=== Records from a collection ===
↓↓↓

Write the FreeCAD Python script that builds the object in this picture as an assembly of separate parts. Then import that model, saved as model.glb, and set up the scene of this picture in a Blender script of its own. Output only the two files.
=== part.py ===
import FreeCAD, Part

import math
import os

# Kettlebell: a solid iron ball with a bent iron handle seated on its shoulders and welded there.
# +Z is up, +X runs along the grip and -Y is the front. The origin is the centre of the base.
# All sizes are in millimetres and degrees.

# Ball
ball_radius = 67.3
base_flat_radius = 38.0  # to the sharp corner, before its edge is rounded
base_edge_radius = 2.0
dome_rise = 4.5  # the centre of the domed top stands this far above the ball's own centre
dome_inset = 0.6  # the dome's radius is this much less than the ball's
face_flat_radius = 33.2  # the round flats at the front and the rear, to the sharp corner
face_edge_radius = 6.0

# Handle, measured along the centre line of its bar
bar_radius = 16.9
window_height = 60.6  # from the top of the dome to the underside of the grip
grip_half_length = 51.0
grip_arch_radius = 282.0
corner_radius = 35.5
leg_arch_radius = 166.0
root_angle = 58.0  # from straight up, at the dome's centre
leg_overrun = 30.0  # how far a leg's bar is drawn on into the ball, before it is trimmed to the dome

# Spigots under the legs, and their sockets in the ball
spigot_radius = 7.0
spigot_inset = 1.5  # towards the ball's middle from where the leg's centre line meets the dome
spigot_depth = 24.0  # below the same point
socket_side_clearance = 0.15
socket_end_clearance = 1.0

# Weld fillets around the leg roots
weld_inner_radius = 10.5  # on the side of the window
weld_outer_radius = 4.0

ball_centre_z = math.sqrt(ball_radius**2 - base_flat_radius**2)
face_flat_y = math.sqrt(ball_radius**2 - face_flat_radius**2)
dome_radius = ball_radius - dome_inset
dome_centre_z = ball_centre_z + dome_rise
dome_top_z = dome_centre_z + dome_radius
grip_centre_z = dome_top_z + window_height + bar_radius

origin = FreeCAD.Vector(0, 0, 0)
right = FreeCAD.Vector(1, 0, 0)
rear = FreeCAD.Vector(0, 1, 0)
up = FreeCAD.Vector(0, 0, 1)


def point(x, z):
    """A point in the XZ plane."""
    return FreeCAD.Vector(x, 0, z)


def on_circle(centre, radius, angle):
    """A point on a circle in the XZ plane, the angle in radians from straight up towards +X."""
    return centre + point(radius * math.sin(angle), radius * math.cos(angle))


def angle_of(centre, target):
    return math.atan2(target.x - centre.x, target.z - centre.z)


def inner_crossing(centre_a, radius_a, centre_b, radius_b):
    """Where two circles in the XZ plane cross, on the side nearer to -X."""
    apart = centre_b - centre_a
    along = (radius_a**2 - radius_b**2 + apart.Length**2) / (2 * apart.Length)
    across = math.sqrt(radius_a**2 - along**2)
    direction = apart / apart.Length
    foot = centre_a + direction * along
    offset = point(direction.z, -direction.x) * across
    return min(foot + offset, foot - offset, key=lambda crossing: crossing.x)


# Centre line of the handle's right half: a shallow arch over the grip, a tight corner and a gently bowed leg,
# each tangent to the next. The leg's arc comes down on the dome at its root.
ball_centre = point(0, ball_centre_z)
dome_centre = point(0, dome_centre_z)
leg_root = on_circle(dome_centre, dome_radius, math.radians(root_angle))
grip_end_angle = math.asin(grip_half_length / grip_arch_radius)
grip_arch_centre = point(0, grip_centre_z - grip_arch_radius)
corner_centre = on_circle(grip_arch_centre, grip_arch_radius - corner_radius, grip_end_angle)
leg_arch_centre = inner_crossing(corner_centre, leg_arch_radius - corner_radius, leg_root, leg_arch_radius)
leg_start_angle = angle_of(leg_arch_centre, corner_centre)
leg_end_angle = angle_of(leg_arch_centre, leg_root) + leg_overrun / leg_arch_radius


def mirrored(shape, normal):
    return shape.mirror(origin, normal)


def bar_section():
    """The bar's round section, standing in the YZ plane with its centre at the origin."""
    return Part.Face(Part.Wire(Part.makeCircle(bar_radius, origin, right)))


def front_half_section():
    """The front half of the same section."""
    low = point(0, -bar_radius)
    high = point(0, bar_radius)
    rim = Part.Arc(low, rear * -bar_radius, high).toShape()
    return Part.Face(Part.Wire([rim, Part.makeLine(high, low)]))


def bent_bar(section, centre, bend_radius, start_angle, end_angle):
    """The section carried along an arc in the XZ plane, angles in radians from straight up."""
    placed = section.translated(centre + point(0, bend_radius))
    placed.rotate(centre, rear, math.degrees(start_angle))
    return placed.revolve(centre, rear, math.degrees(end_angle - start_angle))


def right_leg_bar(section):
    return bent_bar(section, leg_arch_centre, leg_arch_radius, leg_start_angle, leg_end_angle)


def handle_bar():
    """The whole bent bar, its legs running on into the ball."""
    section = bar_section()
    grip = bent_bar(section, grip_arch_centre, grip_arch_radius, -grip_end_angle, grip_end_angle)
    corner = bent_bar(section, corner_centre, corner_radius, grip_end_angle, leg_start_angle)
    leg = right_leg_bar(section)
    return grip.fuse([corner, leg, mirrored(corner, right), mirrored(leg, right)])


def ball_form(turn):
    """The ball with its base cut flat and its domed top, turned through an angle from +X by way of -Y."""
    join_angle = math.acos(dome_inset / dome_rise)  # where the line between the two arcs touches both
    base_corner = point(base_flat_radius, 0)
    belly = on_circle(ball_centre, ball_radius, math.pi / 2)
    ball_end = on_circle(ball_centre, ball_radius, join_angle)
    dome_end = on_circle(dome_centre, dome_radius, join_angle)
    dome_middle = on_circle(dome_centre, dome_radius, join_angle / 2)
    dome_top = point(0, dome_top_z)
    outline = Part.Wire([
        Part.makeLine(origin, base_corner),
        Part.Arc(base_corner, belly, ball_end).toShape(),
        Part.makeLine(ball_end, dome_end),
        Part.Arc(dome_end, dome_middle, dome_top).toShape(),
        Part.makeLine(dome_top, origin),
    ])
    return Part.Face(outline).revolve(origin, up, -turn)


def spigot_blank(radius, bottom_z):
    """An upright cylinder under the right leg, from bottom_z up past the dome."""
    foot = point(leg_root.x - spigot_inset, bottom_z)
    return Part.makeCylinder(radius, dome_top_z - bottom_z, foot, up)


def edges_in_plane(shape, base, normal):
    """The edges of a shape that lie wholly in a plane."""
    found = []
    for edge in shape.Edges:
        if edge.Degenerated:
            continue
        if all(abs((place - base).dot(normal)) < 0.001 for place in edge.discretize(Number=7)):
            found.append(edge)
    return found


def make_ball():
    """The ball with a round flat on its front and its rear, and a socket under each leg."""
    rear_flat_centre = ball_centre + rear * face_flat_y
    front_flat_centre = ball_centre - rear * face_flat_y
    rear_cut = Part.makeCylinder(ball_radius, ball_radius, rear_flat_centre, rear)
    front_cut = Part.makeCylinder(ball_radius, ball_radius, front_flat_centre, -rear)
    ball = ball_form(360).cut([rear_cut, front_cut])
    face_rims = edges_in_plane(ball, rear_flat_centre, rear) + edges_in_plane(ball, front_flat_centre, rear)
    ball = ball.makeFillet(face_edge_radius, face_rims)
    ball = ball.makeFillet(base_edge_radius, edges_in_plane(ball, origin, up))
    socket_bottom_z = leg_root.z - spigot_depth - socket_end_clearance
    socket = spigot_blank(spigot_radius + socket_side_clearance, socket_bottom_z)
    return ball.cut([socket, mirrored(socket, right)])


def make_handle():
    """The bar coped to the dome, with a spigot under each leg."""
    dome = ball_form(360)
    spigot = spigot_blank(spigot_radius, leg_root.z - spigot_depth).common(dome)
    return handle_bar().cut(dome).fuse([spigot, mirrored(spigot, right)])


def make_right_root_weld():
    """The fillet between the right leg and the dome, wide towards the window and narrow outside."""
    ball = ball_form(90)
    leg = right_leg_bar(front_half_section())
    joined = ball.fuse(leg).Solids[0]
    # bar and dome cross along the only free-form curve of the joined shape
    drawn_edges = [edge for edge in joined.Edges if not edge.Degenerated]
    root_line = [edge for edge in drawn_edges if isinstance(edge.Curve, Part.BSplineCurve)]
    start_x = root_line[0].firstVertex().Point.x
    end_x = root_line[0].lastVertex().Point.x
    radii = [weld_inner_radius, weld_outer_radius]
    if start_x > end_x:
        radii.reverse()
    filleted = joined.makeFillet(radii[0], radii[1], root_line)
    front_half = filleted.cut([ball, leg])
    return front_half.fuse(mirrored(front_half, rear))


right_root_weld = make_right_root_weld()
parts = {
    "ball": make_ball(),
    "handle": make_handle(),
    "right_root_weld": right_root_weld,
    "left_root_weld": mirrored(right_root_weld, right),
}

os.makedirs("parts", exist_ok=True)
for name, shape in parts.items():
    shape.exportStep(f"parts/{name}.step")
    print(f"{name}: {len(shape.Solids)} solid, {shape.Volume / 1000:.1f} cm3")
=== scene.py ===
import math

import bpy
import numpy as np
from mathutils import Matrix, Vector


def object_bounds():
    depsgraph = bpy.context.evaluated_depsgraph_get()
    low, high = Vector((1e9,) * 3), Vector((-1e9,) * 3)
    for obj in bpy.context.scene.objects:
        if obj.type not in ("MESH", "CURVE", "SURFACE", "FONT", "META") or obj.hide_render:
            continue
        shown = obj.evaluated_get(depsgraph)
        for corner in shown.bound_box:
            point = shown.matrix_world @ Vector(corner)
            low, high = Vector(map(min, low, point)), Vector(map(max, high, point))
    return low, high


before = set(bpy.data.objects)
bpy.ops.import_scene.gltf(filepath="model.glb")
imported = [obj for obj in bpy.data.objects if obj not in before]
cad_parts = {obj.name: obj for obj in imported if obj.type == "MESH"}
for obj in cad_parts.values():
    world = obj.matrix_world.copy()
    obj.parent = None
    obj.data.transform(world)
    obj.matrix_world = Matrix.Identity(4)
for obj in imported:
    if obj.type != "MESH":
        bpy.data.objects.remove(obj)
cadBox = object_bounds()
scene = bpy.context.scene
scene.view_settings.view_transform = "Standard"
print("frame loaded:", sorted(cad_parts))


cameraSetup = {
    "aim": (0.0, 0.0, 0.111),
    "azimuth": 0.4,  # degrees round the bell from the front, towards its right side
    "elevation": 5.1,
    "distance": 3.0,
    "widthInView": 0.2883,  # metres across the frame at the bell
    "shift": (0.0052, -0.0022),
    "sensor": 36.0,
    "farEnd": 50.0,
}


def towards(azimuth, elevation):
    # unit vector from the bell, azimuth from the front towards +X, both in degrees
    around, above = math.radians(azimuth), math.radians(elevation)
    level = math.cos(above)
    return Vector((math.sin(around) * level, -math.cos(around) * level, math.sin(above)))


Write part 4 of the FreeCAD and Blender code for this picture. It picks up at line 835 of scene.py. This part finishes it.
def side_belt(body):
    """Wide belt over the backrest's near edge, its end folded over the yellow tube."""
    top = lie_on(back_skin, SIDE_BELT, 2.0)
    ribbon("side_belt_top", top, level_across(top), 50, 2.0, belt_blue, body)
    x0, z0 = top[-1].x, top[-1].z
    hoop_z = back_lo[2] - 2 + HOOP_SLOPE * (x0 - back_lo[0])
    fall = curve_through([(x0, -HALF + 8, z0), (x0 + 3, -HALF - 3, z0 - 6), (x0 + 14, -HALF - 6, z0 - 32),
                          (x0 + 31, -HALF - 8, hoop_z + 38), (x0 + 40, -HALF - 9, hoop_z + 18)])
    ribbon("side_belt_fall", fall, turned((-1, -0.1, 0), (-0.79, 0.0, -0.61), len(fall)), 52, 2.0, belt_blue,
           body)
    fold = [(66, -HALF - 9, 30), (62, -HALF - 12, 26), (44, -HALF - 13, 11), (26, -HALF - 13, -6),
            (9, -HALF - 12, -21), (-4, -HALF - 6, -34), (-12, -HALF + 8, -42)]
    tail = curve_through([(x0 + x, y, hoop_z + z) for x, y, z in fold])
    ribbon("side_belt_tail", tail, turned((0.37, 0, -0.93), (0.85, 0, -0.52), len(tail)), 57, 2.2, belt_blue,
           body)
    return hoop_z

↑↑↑

=== DO THIS ===
Return only the part of the records above that opens with the line containing "right_root_weld = make_right_root_weld()" and closes with the line containing "for corner in", ends included.

=== COMPLETED EXERCISE ===
right_root_weld = make_right_root_weld()
parts = {
    "ball": make_ball(),
    "handle": make_handle(),
    "right_root_weld": right_root_weld,
    "left_root_weld": mirrored(right_root_weld, right),
}

os.makedirs("parts", exist_ok=True)
for name, shape in parts.items():
    shape.exportStep(f"parts/{name}.step")
    print(f"{name}: {len(shape.Solids)} solid, {shape.Volume / 1000:.1f} cm3")
=== scene.py ===
import math

import bpy
import numpy as np
from mathutils import Matrix, Vector


def object_bounds():
    depsgraph = bpy.context.evaluated_depsgraph_get()
    low, high = Vector((1e9,) * 3), Vector((-1e9,) * 3)
    for obj in bpy.context.scene.objects:
        if obj.type not in ("MESH", "CURVE", "SURFACE", "FONT", "META") or obj.hide_render:
            continue
        shown = obj.evaluated_get(depsgraph)
        for corner in shown.bound_box:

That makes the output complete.